BRIEF
Repeat each line word for word.

─── GIVEN MATERIAL

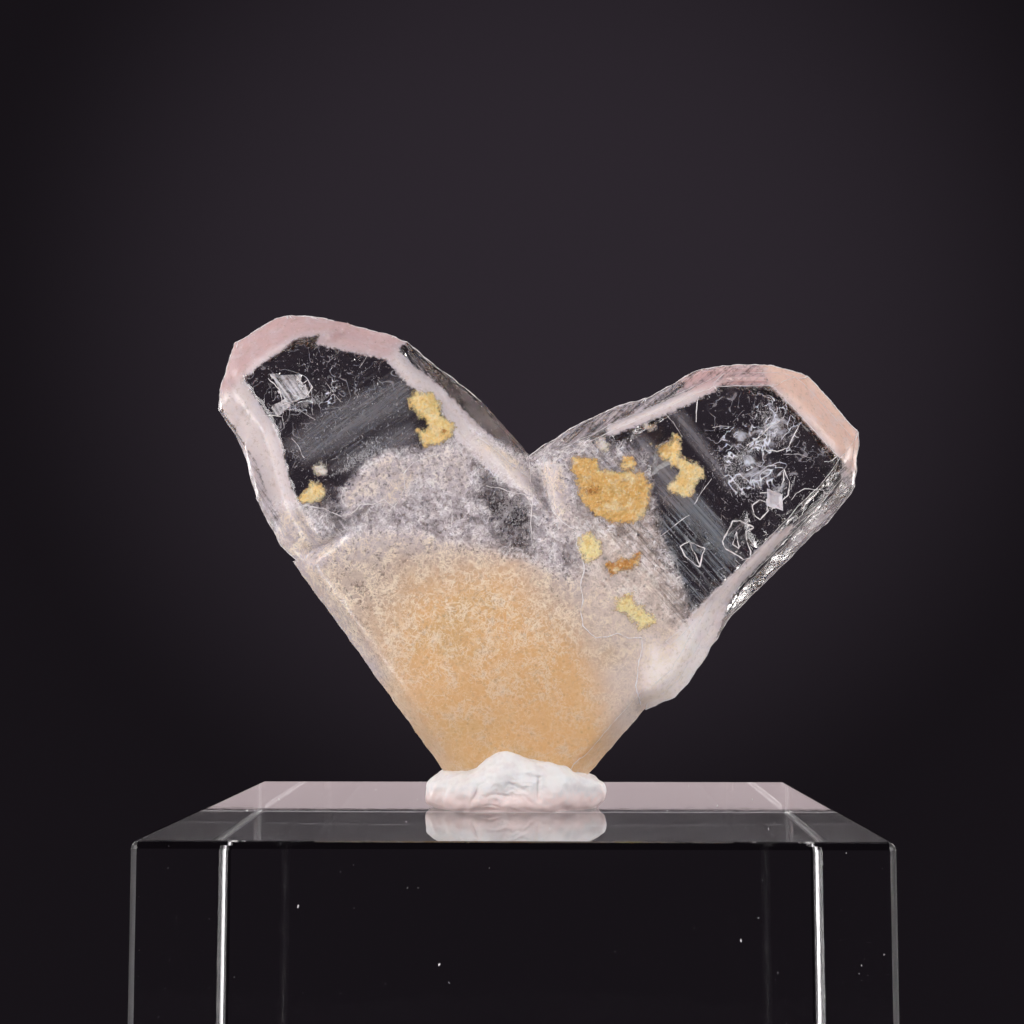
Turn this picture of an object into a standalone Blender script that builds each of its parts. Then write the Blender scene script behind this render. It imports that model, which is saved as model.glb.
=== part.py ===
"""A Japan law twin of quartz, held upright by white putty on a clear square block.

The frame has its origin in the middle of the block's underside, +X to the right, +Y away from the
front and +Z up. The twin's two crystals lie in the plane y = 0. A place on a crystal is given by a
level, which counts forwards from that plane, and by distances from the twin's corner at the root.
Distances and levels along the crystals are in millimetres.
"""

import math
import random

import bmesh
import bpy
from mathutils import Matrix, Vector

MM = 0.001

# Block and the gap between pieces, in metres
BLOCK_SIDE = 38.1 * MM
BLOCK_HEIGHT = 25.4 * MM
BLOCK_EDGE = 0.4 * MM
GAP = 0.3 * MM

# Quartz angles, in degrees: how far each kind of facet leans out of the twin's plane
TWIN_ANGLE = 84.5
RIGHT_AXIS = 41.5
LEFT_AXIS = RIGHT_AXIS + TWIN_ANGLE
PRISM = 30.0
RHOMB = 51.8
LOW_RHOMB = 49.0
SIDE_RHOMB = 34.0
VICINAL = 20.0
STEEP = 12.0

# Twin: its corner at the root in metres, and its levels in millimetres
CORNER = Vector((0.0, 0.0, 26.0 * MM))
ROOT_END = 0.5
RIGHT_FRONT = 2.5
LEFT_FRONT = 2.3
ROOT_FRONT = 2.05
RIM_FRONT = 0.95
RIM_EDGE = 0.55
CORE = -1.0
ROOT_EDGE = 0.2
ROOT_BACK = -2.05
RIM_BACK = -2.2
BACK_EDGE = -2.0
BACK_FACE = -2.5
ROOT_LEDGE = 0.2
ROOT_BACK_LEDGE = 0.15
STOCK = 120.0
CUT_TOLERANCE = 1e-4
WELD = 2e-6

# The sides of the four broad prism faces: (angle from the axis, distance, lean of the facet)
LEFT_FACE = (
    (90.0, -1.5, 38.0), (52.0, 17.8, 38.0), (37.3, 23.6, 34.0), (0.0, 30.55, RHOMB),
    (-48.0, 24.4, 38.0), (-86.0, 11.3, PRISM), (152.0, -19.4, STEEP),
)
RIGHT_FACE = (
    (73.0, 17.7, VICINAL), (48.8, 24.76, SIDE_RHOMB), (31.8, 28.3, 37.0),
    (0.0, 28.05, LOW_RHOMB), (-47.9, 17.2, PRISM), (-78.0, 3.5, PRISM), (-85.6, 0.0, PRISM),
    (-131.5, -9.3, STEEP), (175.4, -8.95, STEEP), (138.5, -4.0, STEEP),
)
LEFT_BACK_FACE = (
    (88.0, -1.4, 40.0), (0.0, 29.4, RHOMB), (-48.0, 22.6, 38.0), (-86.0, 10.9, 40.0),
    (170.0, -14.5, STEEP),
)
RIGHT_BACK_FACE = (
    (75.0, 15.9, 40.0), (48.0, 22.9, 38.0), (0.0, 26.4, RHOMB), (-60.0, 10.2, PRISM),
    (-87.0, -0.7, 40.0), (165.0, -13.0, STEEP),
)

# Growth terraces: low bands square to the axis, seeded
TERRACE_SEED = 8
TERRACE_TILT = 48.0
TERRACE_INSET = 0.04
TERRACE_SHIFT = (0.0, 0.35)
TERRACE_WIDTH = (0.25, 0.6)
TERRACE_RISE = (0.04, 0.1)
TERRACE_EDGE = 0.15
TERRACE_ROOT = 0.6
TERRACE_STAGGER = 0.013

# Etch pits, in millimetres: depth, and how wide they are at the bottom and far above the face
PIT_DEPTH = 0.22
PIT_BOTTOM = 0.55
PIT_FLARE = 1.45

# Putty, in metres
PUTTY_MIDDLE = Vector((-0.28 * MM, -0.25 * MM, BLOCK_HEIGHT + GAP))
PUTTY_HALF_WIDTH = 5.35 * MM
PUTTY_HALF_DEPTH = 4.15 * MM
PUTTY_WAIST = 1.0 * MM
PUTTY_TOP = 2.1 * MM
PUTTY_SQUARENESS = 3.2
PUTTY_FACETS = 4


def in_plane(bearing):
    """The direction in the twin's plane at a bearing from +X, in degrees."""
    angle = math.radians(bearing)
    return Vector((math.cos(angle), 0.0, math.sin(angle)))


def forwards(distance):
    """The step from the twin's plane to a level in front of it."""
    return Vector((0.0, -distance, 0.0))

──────

ANSWER TO THE PROBLEM
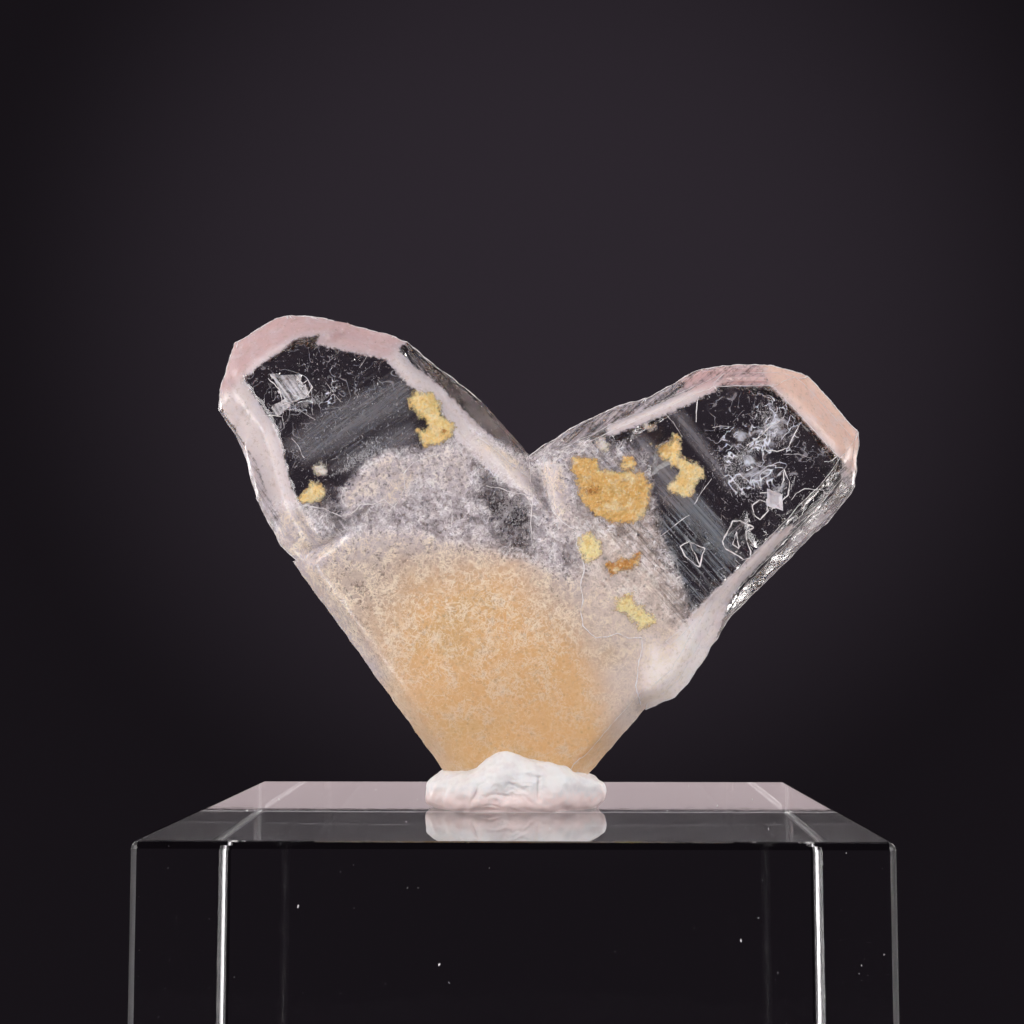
Turn this picture of an object into a standalone Blender script that builds each of its parts. Then write the Blender scene script behind this render. It imports that model, which is saved as model.glb.
=== part.py ===
"""A Japan law twin of quartz, held upright by white putty on a clear square block.

The frame has its origin in the middle of the block's underside, +X to the right, +Y away from the
front and +Z up. The twin's two crystals lie in the plane y = 0. A place on a crystal is given by a
level, which counts forwards from that plane, and by distances from the twin's corner at the root.
Distances and levels along the crystals are in millimetres.
"""

import math
import random

import bmesh
import bpy
from mathutils import Matrix, Vector

MM = 0.001

# Block and the gap between pieces, in metres
BLOCK_SIDE = 38.1 * MM
BLOCK_HEIGHT = 25.4 * MM
BLOCK_EDGE = 0.4 * MM
GAP = 0.3 * MM

# Quartz angles, in degrees: how far each kind of facet leans out of the twin's plane
TWIN_ANGLE = 84.5
RIGHT_AXIS = 41.5
LEFT_AXIS = RIGHT_AXIS + TWIN_ANGLE
PRISM = 30.0
RHOMB = 51.8
LOW_RHOMB = 49.0
SIDE_RHOMB = 34.0
VICINAL = 20.0
STEEP = 12.0

# Twin: its corner at the root in metres, and its levels in millimetres
CORNER = Vector((0.0, 0.0, 26.0 * MM))
ROOT_END = 0.5
RIGHT_FRONT = 2.5
LEFT_FRONT = 2.3
ROOT_FRONT = 2.05
RIM_FRONT = 0.95
RIM_EDGE = 0.55
CORE = -1.0
ROOT_EDGE = 0.2
ROOT_BACK = -2.05
RIM_BACK = -2.2
BACK_EDGE = -2.0
BACK_FACE = -2.5
ROOT_LEDGE = 0.2
ROOT_BACK_LEDGE = 0.15
STOCK = 120.0
CUT_TOLERANCE = 1e-4
WELD = 2e-6

# The sides of the four broad prism faces: (angle from the axis, distance, lean of the facet)
LEFT_FACE = (
    (90.0, -1.5, 38.0), (52.0, 17.8, 38.0), (37.3, 23.6, 34.0), (0.0, 30.55, RHOMB),
    (-48.0, 24.4, 38.0), (-86.0, 11.3, PRISM), (152.0, -19.4, STEEP),
)
RIGHT_FACE = (
    (73.0, 17.7, VICINAL), (48.8, 24.76, SIDE_RHOMB), (31.8, 28.3, 37.0),
    (0.0, 28.05, LOW_RHOMB), (-47.9, 17.2, PRISM), (-78.0, 3.5, PRISM), (-85.6, 0.0, PRISM),
    (-131.5, -9.3, STEEP), (175.4, -8.95, STEEP), (138.5, -4.0, STEEP),
)
LEFT_BACK_FACE = (
    (88.0, -1.4, 40.0), (0.0, 29.4, RHOMB), (-48.0, 22.6, 38.0), (-86.0, 10.9, 40.0),
    (170.0, -14.5, STEEP),
)
RIGHT_BACK_FACE = (
    (75.0, 15.9, 40.0), (48.0, 22.9, 38.0), (0.0, 26.4, RHOMB), (-60.0, 10.2, PRISM),
    (-87.0, -0.7, 40.0), (165.0, -13.0, STEEP),
)

# Growth terraces: low bands square to the axis, seeded
TERRACE_SEED = 8
TERRACE_TILT = 48.0
TERRACE_INSET = 0.04
TERRACE_SHIFT = (0.0, 0.35)
TERRACE_WIDTH = (0.25, 0.6)
TERRACE_RISE = (0.04, 0.1)
TERRACE_EDGE = 0.15
TERRACE_ROOT = 0.6
TERRACE_STAGGER = 0.013

# Etch pits, in millimetres: depth, and how wide they are at the bottom and far above the face
PIT_DEPTH = 0.22
PIT_BOTTOM = 0.55
PIT_FLARE = 1.45

# Putty, in metres
PUTTY_MIDDLE = Vector((-0.28 * MM, -0.25 * MM, BLOCK_HEIGHT + GAP))
PUTTY_HALF_WIDTH = 5.35 * MM
PUTTY_HALF_DEPTH = 4.15 * MM
PUTTY_WAIST = 1.0 * MM
PUTTY_TOP = 2.1 * MM
PUTTY_SQUARENESS = 3.2
PUTTY_FACETS = 4


def in_plane(bearing):
    """The direction in the twin's plane at a bearing from +X, in degrees."""
    angle = math.radians(bearing)
    return Vector((math.cos(angle), 0.0, math.sin(angle)))


def forwards(distance):
    """The step from the twin's plane to a level in front of it."""
    return Vector((0.0, -distance, 0.0))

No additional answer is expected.